Le Rwanda a commencé mardi la commémoration du génocide perpétré il y a près de 20 ans, en allumant une flamme du souvenir qui traversera le pays avant de revenir dans la capitale Kigali dans trois mois.

Des survivants et des responsables gouvernementaux se sont rassemblés au principal mémorial du génocide de 1994, Gisozi, où la flamme a été allumée dans l'après-midi.

Elle fera ensuite le tour de localités et villages du petit pays d'Afrique centrale, avant l'ouverture d'une période de deuil national le 7 avril.

«Aujourd'hui, la commémoration du vingtième anniversaire du génocide commence», a déclaré la ministre rwandaise des Affaires étrangères Louise Mushikiwabo.

Trois survivants âgés du génocide ont mis plusieurs minutes à allumer un feu en frottant une branche contre une pierre. Puis ils ont apporté la branche enflammée à un groupe de vingt enfants qui portaient une torche en métal et qui l'ont allumée avec.

«Nous sommes profondément conscients des difficultés et des défis du chemin à parcourir pour construire une nation, ce qui n'est pas une tâche facile, particulièrement avec l'héritage d'un génocide», a souligné Mme Mushikiwabo.

L'assemblée a écouté des témoignages de survivants expliquant comment ils ont réussi à reconstruire leurs vies ces vingt dernières années.

Marcel Mutsindashyaka, 24 ans, étudiant aux États-Unis, a raconté comment il s'est caché chez un voisin hutu puis a grandi dans un orphelinat. D'abord employé dans un cybercafé, il a monté une agence d'information, Umuseke.

Selon l'ONU, environ 800 000 personnes, essentiellement membres de la communauté tutsi, ont péri dans le génocide perpétré par des extrémistes hutu en trois mois, d'avril à juin 1994.

La plupart des responsables du massacre ont été jugés par un tribunal pénal international à Arusha, en Tanzanie.

Quelque deux millions d'autres personnes, des Rwandais ordinaires, ont aussi comparu devant des tribunaux populaires, les gacaca (prononcer gatchatcha), pour leur rôle présumé dans le génocide. Devant ces tribunaux, 65 % des personnes jugées ont été reconnues coupables.

Tous les ans, le Rwanda et ses quelque 12 millions d'habitants observent une période de deuil national à partir du 7 avril, date du début du génocide.

La télévision nationale diffusera comme chaque année des images des massacres. Traditionnellement à cette période, les Rwandais portent du violet, la couleur du deuil, et les survivants nettoient et enterrent de nouveau des os de victimes. Des veillées ont aussi lieu.

À travers le pays, les mémoriaux seront rénovés.
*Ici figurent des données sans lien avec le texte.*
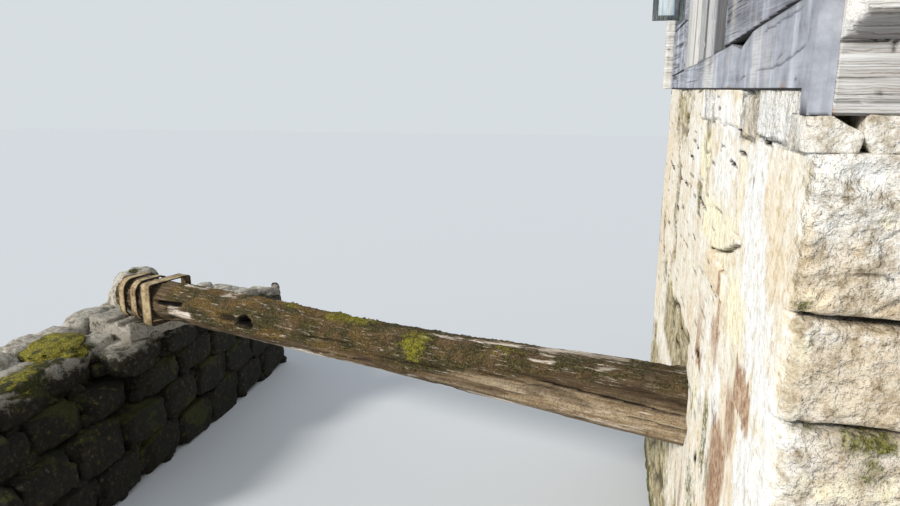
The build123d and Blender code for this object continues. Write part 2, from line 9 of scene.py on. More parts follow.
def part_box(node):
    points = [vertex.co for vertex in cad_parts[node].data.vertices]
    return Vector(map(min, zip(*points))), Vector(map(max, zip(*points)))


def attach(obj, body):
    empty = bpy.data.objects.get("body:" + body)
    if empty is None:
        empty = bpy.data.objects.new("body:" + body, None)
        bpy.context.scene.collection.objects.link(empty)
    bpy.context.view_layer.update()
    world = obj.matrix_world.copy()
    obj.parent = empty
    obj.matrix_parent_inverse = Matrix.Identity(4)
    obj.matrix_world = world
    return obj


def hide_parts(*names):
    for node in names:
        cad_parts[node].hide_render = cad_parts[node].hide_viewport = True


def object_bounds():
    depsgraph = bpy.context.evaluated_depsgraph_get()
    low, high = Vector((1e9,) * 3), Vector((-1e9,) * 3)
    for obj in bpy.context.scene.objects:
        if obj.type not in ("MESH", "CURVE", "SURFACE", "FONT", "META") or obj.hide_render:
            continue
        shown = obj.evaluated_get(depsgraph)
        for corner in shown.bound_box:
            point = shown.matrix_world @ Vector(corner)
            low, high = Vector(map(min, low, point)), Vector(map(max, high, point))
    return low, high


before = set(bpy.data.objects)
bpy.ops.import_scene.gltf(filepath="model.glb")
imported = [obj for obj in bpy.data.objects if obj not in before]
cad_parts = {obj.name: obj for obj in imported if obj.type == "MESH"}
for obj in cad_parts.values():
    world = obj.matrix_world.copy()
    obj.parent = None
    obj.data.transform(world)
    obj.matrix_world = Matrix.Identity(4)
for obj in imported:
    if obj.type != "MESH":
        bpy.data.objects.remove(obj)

cad_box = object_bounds()

# The view
# The camera stands outside the front corner of the mill, high over the race, and looks along the
# race and down at it. The floor is a pale studio floor, and the light is one soft sun and a pale sky.

wall_low, wall_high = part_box("race_wall")
race_batter = 0.06
face_x = wall_low.x + race_batter
front_y = wall_low.y
mill_length = wall_high.y - wall_low.y

eye_left_of_wall = 0.6925
eye_before_front = 2.639
eye_height = 4.14
look_down = 12.99
look_left = 12.0
lens_length = 28.6


def in_scene(name, data):
    """Puts a lens, a light or a mesh into the scene."""
    thing = bpy.data.objects.new(name, data)
    bpy.context.scene.collection.objects.link(thing)
    return thing


lens = bpy.data.cameras.new("race_view")
lens.lens = lens_length
lens.clip_start = 0.05
lens.clip_end = 300
camera = in_scene("race_view", lens)
camera.location = (face_x - eye_left_of_wall, front_y - eye_before_front, eye_height)
camera.rotation_euler = (radians(90 - look_down), 0, radians(look_left))
bpy.context.scene.camera = camera
bpy.context.scene.view_settings.view_transform = "Standard"

sun = bpy.data.lights.new("soft_sun", "SUN")
sun.energy = 3.1
sun.angle = radians(9)
sun.color = (1.0, 0.975, 0.93)
sun_from = Vector((-0.59, -0.71, 0.50))
in_scene("soft_sun", sun).rotation_euler = sun_from.to_track_quat("Z", "Y").to_euler()

# The sky lights the mill in one colour and is seen behind it in another.
sky = bpy.data.worlds.new("pale_sky")
bpy.context.scene.world = sky
sky.use_nodes = True
sky_tree = sky.node_tree
sky_light = sky_tree.nodes["Background"]
sky_light.inputs["Color"].default_value = (0.86, 0.92, 1.0, 1)
sky_light.inputs["Strength"].default_value = 0.68
sky_seen = sky_tree.nodes.new("ShaderNodeBackground")
sky_seen.inputs["Color"].default_value = (0.68, 0.725, 0.752, 1)
camera_ray = sky_tree.nodes.new("ShaderNodeLightPath").outputs["Is Camera Ray"]
sky_mix = sky_tree.nodes.new("ShaderNodeMixShader")
for index, output in enumerate((camera_ray, sky_light.outputs[0], sky_seen.outputs[0])):
    sky_tree.links.new(output, sky_mix.inputs[index])
sky_tree.links.new(sky_mix.outputs[0], sky_tree.nodes["World Output"].inputs["Surface"])


def mesh_of(bm, name):
    """The mesh of a finished shape."""
    mesh = bpy.data.meshes.new(name)
    bm.to_mesh(mesh)
    bm.free()
    return mesh


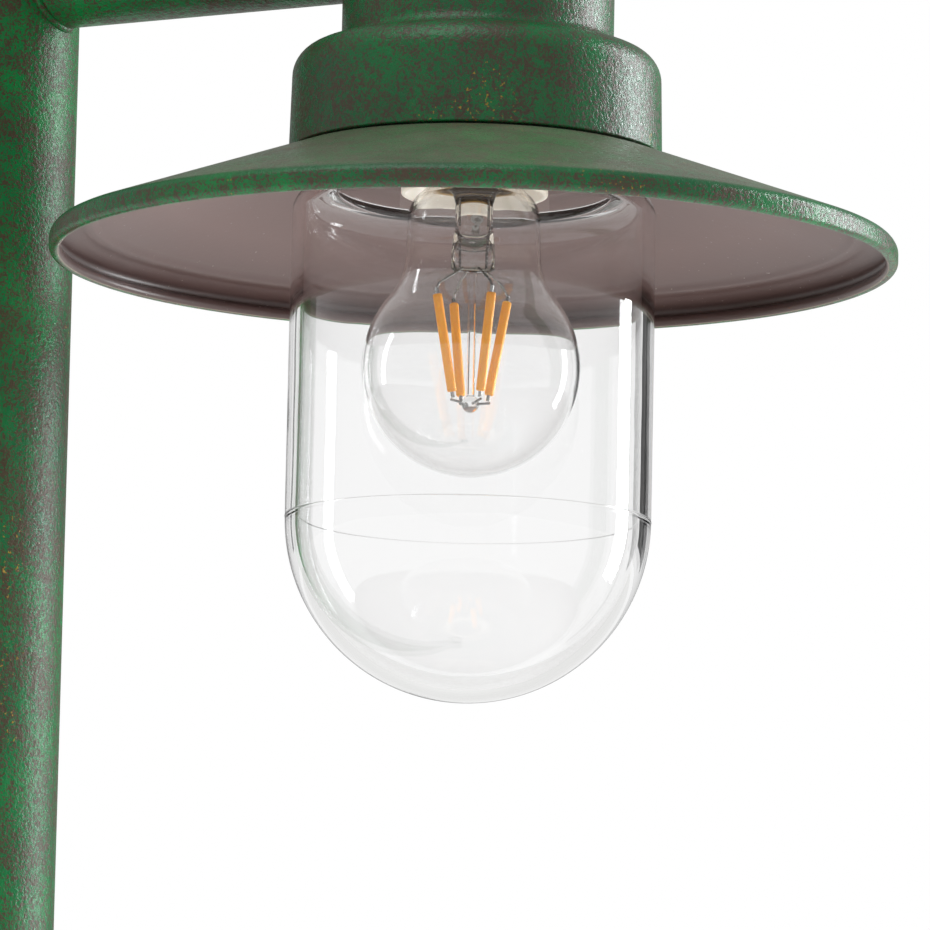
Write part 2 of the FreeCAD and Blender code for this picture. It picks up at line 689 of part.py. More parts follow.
def terminal_gear():
    """The rail welded to the pole's back wall, with its terminal block and earth stud."""
    back = pole_bore - rail_standoff
    face = back - rail_thickness
    bar = block("rail_bar", (rail_thickness, rail_width, rail_length),
                (face, -rail_width / 2.0, door_height - rail_length / 2.0))
    feet = []
    for number, way in enumerate((1.0, -1.0)):
        height = door_height + (rail_length / 2.0 - rail_width / 2.0) * way
        feet.append(cylinder(f"rail_foot_{number}", stud_radius * 1.5, rail_standoff * 2.0,
                             (back, 0.0, height), "X"))
    bore = cylinder("rail_bore", pole_bore, door_length * 2.0, (0.0, 0.0, door_height - door_length))
    piece(shared("rail_trimmed", [joined("rail_whole", [bar] + feet), bore]), "terminal_rail")

    body = block("block_body", (block_depth, block_width, block_length),
                 (face - block_depth, -block_width / 2.0, door_height - block_length / 2.0))
    screws = []
    wells = []
    for row in (-1.0, 0.0, 1.0):
        for way in (1.0, -1.0):
            number = len(wells)
            at = (face - block_depth, terminal_pitch * row, door_height + terminal_reach * way)
            wells.append(cylinder(f"well_{number}", small_head + screw_gap, small_head_height * 2.0,
                                  at, "X"))
            seat = (at[0] + small_head_height * 2.0, at[1], at[2])
            screws.append(cylinder(f"terminal_screw_{number}", small_head, small_head_height, seat,
                                   "-X"))
    piece(cut("block_drilled", body, joined("block_wells", wells)), "terminal_block")
    piece(group("terminal_screw_group", screws), "terminal_screws")

    foot = (face, 0.0, door_height - stud_drop)
    stud = cylinder("stud_rod", stud_radius, stud_length, foot, "-X")
    nut = hexagon("stud_hexagon", stud_nut, stud_nut_height, foot, "-X")
    piece(joined("stud_whole", [stud, nut]), "earth_stud")


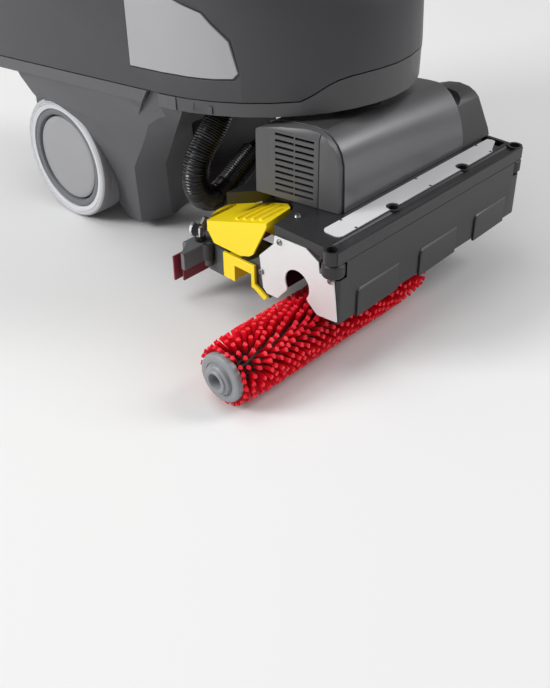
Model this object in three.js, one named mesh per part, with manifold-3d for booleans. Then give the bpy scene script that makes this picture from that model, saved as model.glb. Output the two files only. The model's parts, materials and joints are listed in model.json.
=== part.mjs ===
import * as THREE from "three";
import { mergeVertices } from "three/addons/utils/BufferGeometryUtils.js";
import Module from "manifold-3d";

const wasm = await Module();
wasm.setup();

// Working frame: x = 0 mid-plane, y = 0 rear axle, z = 0 floor, front toward -Y, millimetres.
const GAP = 0.3;
const WHEEL = { r: 100, out: 165, in: 115, rim: 82.7, cap: 69, axle: 12 };
const CASTOR = { r: 22, half: 9, x: 66, y: -112, pin: 4 };
const TANK = { a: 190, shoulder: -300, nose: -537, tail: 200, wall: 5 };
const SEAM = { z: 265.5, slope: -0.108 };
const BAND = { z: 246.4, slope: -0.11, front: -318 };
const TURBINE_Y = 86;
const ARCH = { r: 103, in: 109 };
const KING = { y: -470, r: 16, ring: 34, low: 262 };
const HEAD = { x: 205, front: -619, low: 85, joint: 171.5, top: 190 };
const BRUSH = { y: -552, z: 45.4, r: 45.4, x0: -333, length: 350, hub: 34 };
const DOG = { z: 117, r: 12, pulley: 28, x0: 186, x1: 198 };
const MOTOR = { y: -516, z: 226, r: 32, pulley: 16 };
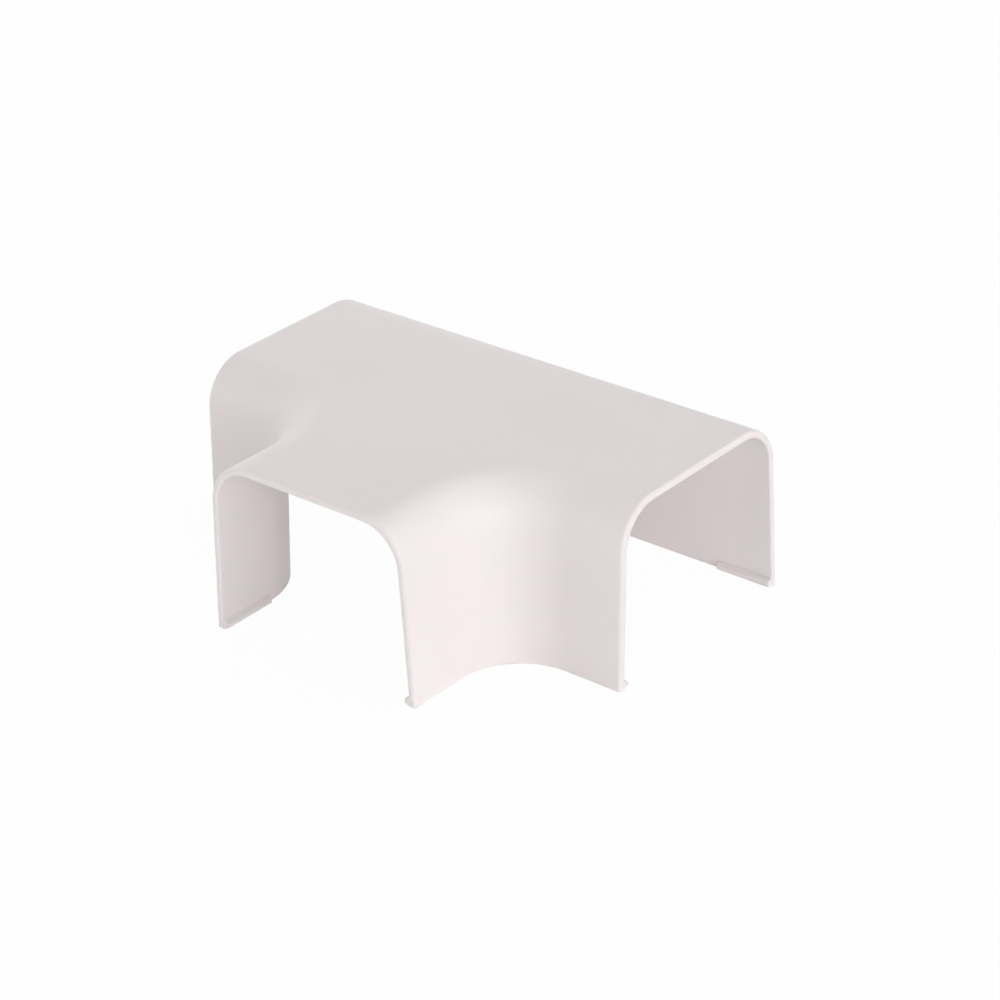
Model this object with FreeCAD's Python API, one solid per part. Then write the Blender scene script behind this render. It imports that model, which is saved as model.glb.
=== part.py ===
"""Tee cover for surface trunking: one thin moulding, three open ends and six catch lips.

The run lies along X and the branch leaves along -Y. The foot plane, which meets the mounting
surface, is Z = 0. The origin is where the centre lines of run and branch cross on that plane.
"""
import FreeCAD, Part
import math
import os

os.makedirs("parts", exist_ok=True)

# Trunking that the three ends slip over
trunk_width = 60.0        # across its foot
trunk_height = 45.0
side_play = 0.5           # left on each side
top_play = 1.0            # left above

# Moulding
wall = 2.0
draft_deg = 2.5           # the walls lean in towards the top
arm_length = 67.0         # from the crossing of the centre lines to each open end
edge_radius = 12.4        # outside round between top and walls
sweep_radius = 17.6       # concave corner between run and branch, at the foot
rim_round = 1.0           # outer edge of each open end
rim_break = 0.6           # its inner edge, broken so that the trunking enters

# Lips that snap under the trunking, one at each foot of each open end
lip_length = 15.6
lip_setback = 0.8         # from the open end
lip_reach = 1.8
lip_root = 2.2            # height at the wall
lip_nose = 1.4            # height at the nose, so the top of the lip falls towards it
lip_round = 0.5           # both edges of the nose

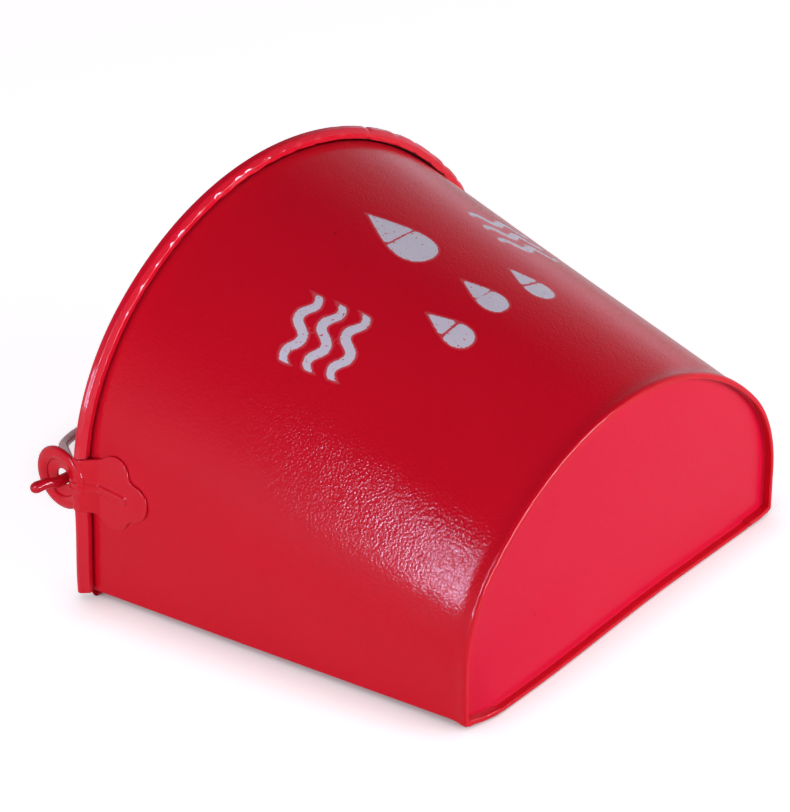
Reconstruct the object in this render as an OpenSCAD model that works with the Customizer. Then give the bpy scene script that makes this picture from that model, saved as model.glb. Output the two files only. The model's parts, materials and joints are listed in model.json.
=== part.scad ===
// Half-round fire bucket in painted sheet steel, lying on its flat back.
// The curved front sheet carries a wired, rolled rim; the back is a flat sheet.
// +Z is up out of the flat back, the mouth faces +Y and the base faces -Y.
// The origin is on the floor, under the middle of the outer box.

/* [Body] */
// Height of the bucket, from the base edge to the top of the rim
height = 220; // [190:1:250]
// Half width of the front sheet at the base
base_half_w = 126; // [118:0.5:132]
// Height of the crown at the base, above the floor
base_depth = 118.5; // [112:0.5:126]
// Half width of the front sheet at the mouth
mouth_half_w = 153; // [148:0.5:160]
// Height of the crown at the mouth, above the floor
mouth_depth = 190; // [182:0.5:200]
// Crown radius at the base, as a multiple of the half width
base_crown = 1.19; // [1.12:0.01:1.24]
// Crown radius at the mouth, as a multiple of the half width
mouth_crown = 1.085; // [1.05:0.005:1.13]
// Thickness of the sheet steel
sheet = 0.6; // [0.5:0.05:0.7]
// Width of the laps that fold under the back
lap_w = 20; // [14:1:26]

/* [Rim and base edge] */
// Diameter of the wire in the front rim
wire_d = 5.5; // [4.5:0.1:6]
// Room between the wire and the rolled sheet
wire_gap = 0.3; // [0.28:0.01:0.4]
// How far the rolled sheet goes round the wire, in degrees
roll_turn = 310; // [280:5:320]
// Height of the folded edge under the base
bead_h = 5.6; // [5:0.1:7]
// How far the base plate sits up inside the folded edge
recess = 6.4; // [6.2:0.1:9]

/* [Ears and bail] */
// Height of the ear holes above the floor
ear_z = 66; // [62:0.5:72]
// Distance of the ear holes beyond the top of the rim
ear_out = 8.5; // [7.5:0.1:11]
// Width of the ear's neck, where it crosses the rim
neck_w = 28; // [24:0.5:30]
// Outer radius of the ear's eye
eye_r = 16.5; // [15:0.1:18]
// Radius of the hole in the eye
eye_hole_r = 4.2; // [3.8:0.1:4.6]
// Width of the dish round the hole
dish_w = 6; // [5:0.1:7]
// Depth of the dish at the hole
dish = 1.3; // [0.8:0.1:1.5]
// Height of the rounded ring round the dish
ring_h = 1.2; // [0.6:0.1:1.5]
// Thickness of the ear plate
ear_t = 1.2; // [1:0.05:1.5]
// Diameter of the bail rod
rod_d = 5.5; // [5:0.1:6.2]
// Half width of the bail inside the bends of its hooks
bail_half_w = 147; // [142:0.5:147.5]
// Angle of the bail's straight legs from the line through the eyes
bail_lean = 56; // [54:0.5:60]
// Radius of the bail's rounded top, to the middle of the rod
bail_top_r = 100; // [90:1:110]
// Bend radius where each leg of the bail turns out into its hook
hook_r = 5; // [4.4:0.1:6]
// Straight length of each hook outside the eye
hook_out = 5; // [4.5:0.5:9]
// Angle of the bend near the end of each hook, in degrees
hook_turn = 24; // [18:1:60]
// Length of the bent end of each hook, without its round tip
hook_end = 3.5; // [3:0.5:10]

/* [Hidden] */
$fn = 72;
red = [0.78, 0.05, 0.1];
steel = [0.6, 0.61, 0.63];
turn = 45;                           // where the crown arc passes into the side arcs
lift = 3;                            // the laps' height above the floor
wire_r = wire_d / 2;
roll_i = wire_r + wire_gap;          // inner radius of the rolled sheet
roll_o = roll_i + sheet;
roll_y = height - roll_o;            // plane of the wire
back_z = lift + sheet + 0.05;        // outer face of the back sheet
back_top = back_z + sheet;
hem_o = back_top / 2;                // rolled hem of the back sheet
hem_i = hem_o - sheet;
bead_in = 2.4;                       // folded base edge, inward and outward
bead_out = 0.8;
back_fold = 0.6;                     // rise of the back's folded edge above the back
fold_r = lift;                       // the folded edge's bend at the back corners
rod_r = rod_d / 2;
ball_over = 0.03;                    // how far the balls in the bail's rod stand proud
pivot_y = height + ear_out;
pivot_z = ear_z - (eye_hole_r - rod_r - 0.05);   // the rod hangs on the hole's lower edge
leg_x = bail_half_w + hook_r - hook_r * sin(bail_lean);      // where a leg of the bail begins
leg = (leg_x - bail_top_r * sin(bail_lean)) / cos(bail_lean);
leg_y = hook_r * (1 - cos(bail_lean)) + leg * sin(bail_lean);
bail_h = leg_y + bail_top_r * (1 - cos(bail_lean));
droop = asin((pivot_z - rod_r) / bail_h);        // the bail's bow lies on the floor
mid_y = (pivot_y + bail_h * cos(droop) + rod_r) / 2;

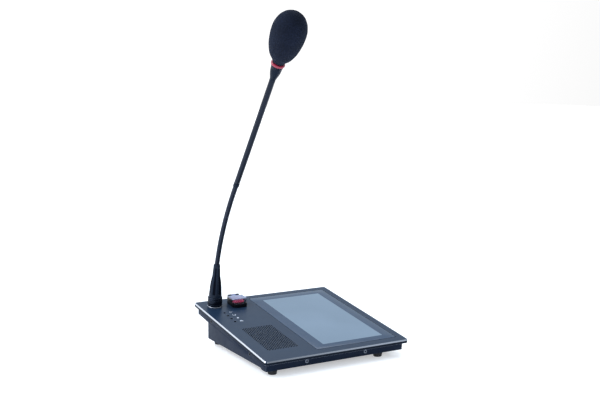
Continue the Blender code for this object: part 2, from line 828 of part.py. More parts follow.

La prochaine étape du parcours de la flamme du souvenir sera l'école Nyange, dans l'ouest du pays, a indiqué à l'AFP Freddy Mutanguha, responsable au Rwanda de la Fondation Aegis qui gère le mémorial de Gisozi et figure parmi les organisateurs de la cérémonie.

Cette école a été attaquée en 1997, soit trois ans après le génocide, par des miliciens extrémistes hutu. Les miliciens ont voulu séparer les élèves tutsi des élèves hutu, mais les élèves ont refusé et ont tous été massacrés.

À chaque étape de la flamme, des débats seront organisés dans les communautés pour réfléchir aux causes du génocide dans la société rwandaise, et à l'aveuglement de la communauté internationale qui a laissé faire. Des débats similaires seront organisés dans plusieurs capitales étrangères, dont Londres et New York.

Les discussions porteront également sur l'identité nationale rwandaise et sur les progrès que le pays a effectués depuis la fin du génocide qui a détruit le tissu social.

Dans le but de cimenter un pays encore meurtri, le gouvernement interdit toujours aux Rwandais de se définir comme Hutu ou Tutsi.

Sur le plan économique, le Rwanda a fait un bond depuis que l'ex-rébellion du Front patriotique rwandais (FPR) de Paul Kagame, aujourd'hui au pouvoir, a mis fin au génocide.

Salué pour ses résultats en matière de lutte contre la pauvreté, le pays affiche régulièrement des taux de croissance supérieurs à 6 %.

Mais les détracteurs du pouvoir l'accusent régulièrement d'étouffer toute opposition et de se livrer à de nombreux abus. Des experts dénoncent aussi une réconciliation encore en trompe-l'oeil.